The implications of Kenya’s most recent Finance Act, which levies a 1.5% tax on earnings from social media platforms, are causing concern for content creators in that nation.
The Kenyan government upheld the Act in the face of strong opposition, subjecting TikTokers, digital creators, and skit makers to the new tax system. Similar tax fears briefly alarmed content creators in Nigeria, where the Federal Inland Revenue Service (FIRS) declared its intention to pursue them as major tax evaders.
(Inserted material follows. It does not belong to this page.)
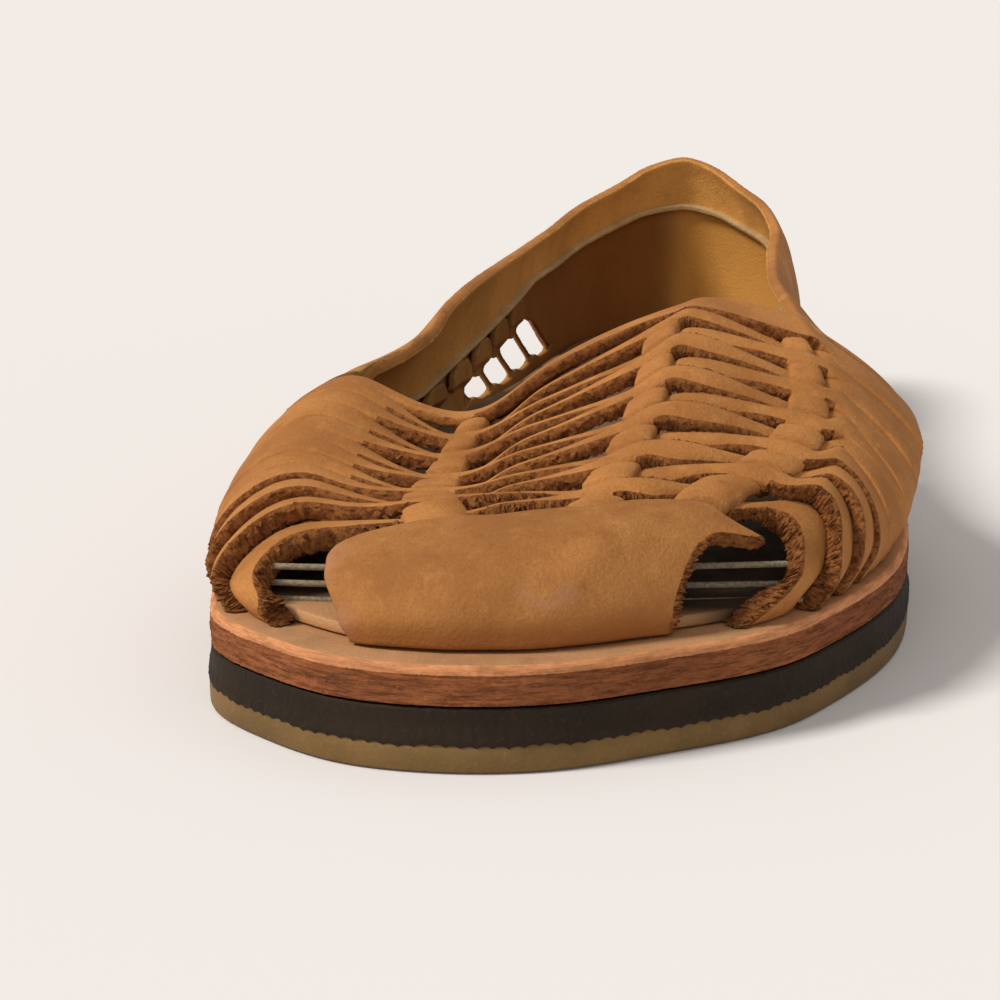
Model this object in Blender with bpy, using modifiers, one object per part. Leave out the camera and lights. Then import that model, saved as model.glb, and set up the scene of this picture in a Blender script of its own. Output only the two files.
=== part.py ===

But things quickly turned around, with the FIRS making it clear that individual content creators are not under their authority.
Although the exemption from direct FIRS taxation may bring relief to individual content creators, Nigeria’s tax system is undergoing substantial transformation.
Leading the charge to modernize tax administration is the FIRS, which is emphasizing the use of technology to improve the taxpayer experience.
The Executive Chairman of the FIRS, Zacch Adedeji, highlights the significance of streamlining tax procedures using creative methods.
Amidst these developments, Nigeria is also embarking on broader tax reform initiatives. President Tinubu’s appointment of Taiwo Oyedele, a seasoned tax expert, to lead a tax reform group underscores the country’s commitment to achieving a minimum 18% Tax to GDP ratio within three years.
This ambitious goal reflects Nigeria’s determination to strengthen its tax framework and enhance revenue generation while navigating the evolving digital economy landscape.